• **What the exercise asks**:
Reproduce each line of the material precisely.

• **Given data**:
* start *

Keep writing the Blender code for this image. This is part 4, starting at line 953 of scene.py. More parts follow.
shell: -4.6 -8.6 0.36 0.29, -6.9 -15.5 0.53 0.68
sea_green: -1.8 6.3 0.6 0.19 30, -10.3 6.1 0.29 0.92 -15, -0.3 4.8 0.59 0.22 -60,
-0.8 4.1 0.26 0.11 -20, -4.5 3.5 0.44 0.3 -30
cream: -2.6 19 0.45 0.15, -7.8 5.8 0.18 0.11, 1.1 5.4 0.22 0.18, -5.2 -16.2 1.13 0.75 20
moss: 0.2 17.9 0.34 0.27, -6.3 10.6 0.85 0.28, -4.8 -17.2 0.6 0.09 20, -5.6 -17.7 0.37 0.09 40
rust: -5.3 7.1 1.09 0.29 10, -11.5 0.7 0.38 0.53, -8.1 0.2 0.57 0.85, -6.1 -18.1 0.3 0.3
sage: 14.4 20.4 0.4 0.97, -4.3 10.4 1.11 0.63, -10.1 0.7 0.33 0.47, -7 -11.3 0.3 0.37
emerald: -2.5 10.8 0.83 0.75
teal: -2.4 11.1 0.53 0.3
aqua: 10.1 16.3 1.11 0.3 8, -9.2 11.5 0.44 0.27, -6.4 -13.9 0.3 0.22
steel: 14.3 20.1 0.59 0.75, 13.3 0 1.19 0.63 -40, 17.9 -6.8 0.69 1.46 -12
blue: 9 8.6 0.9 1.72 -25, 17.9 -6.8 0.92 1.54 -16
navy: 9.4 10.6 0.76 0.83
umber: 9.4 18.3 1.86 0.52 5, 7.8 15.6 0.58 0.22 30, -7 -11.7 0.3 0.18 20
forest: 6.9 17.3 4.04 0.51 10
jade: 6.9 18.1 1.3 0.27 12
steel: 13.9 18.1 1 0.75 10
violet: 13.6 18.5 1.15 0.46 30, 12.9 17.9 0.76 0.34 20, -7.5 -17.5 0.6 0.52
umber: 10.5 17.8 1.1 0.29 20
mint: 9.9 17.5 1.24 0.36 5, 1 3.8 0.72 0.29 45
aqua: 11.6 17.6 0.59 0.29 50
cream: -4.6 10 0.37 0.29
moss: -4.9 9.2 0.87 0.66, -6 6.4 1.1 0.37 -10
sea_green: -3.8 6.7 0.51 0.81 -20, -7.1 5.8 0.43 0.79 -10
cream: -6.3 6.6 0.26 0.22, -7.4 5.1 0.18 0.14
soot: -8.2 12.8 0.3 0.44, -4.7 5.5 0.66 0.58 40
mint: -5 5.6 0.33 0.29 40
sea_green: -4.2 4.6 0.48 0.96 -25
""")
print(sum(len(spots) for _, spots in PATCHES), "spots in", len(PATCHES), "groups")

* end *

• **Reply to the task**:
Keep writing the Blender code for this image. This is part 4, starting at line 953 of scene.py. More parts follow.
shell: -4.6 -8.6 0.36 0.29, -6.9 -15.5 0.53 0.68
sea_green: -1.8 6.3 0.6 0.19 30, -10.3 6.1 0.29 0.92 -15, -0.3 4.8 0.59 0.22 -60,
-0.8 4.1 0.26 0.11 -20, -4.5 3.5 0.44 0.3 -30
cream: -2.6 19 0.45 0.15, -7.8 5.8 0.18 0.11, 1.1 5.4 0.22 0.18, -5.2 -16.2 1.13 0.75 20
moss: 0.2 17.9 0.34 0.27, -6.3 10.6 0.85 0.28, -4.8 -17.2 0.6 0.09 20, -5.6 -17.7 0.37 0.09 40
rust: -5.3 7.1 1.09 0.29 10, -11.5 0.7 0.38 0.53, -8.1 0.2 0.57 0.85, -6.1 -18.1 0.3 0.3
sage: 14.4 20.4 0.4 0.97, -4.3 10.4 1.11 0.63, -10.1 0.7 0.33 0.47, -7 -11.3 0.3 0.37
emerald: -2.5 10.8 0.83 0.75
teal: -2.4 11.1 0.53 0.3
aqua: 10.1 16.3 1.11 0.3 8, -9.2 11.5 0.44 0.27, -6.4 -13.9 0.3 0.22
steel: 14.3 20.1 0.59 0.75, 13.3 0 1.19 0.63 -40, 17.9 -6.8 0.69 1.46 -12
blue: 9 8.6 0.9 1.72 -25, 17.9 -6.8 0.92 1.54 -16
navy: 9.4 10.6 0.76 0.83
umber: 9.4 18.3 1.86 0.52 5, 7.8 15.6 0.58 0.22 30, -7 -11.7 0.3 0.18 20
forest: 6.9 17.3 4.04 0.51 10
jade: 6.9 18.1 1.3 0.27 12
steel: 13.9 18.1 1 0.75 10
violet: 13.6 18.5 1.15 0.46 30, 12.9 17.9 0.76 0.34 20, -7.5 -17.5 0.6 0.52
umber: 10.5 17.8 1.1 0.29 20
mint: 9.9 17.5 1.24 0.36 5, 1 3.8 0.72 0.29 45
aqua: 11.6 17.6 0.59 0.29 50
cream: -4.6 10 0.37 0.29
moss: -4.9 9.2 0.87 0.66, -6 6.4 1.1 0.37 -10
sea_green: -3.8 6.7 0.51 0.81 -20, -7.1 5.8 0.43 0.79 -10
cream: -6.3 6.6 0.26 0.22, -7.4 5.1 0.18 0.14
soot: -8.2 12.8 0.3 0.44, -4.7 5.5 0.66 0.58 40
mint: -5 5.6 0.33 0.29 40
sea_green: -4.2 4.6 0.48 0.96 -25
""")
print(sum(len(spots) for _, spots in PATCHES), "spots in", len(PATCHES), "groups")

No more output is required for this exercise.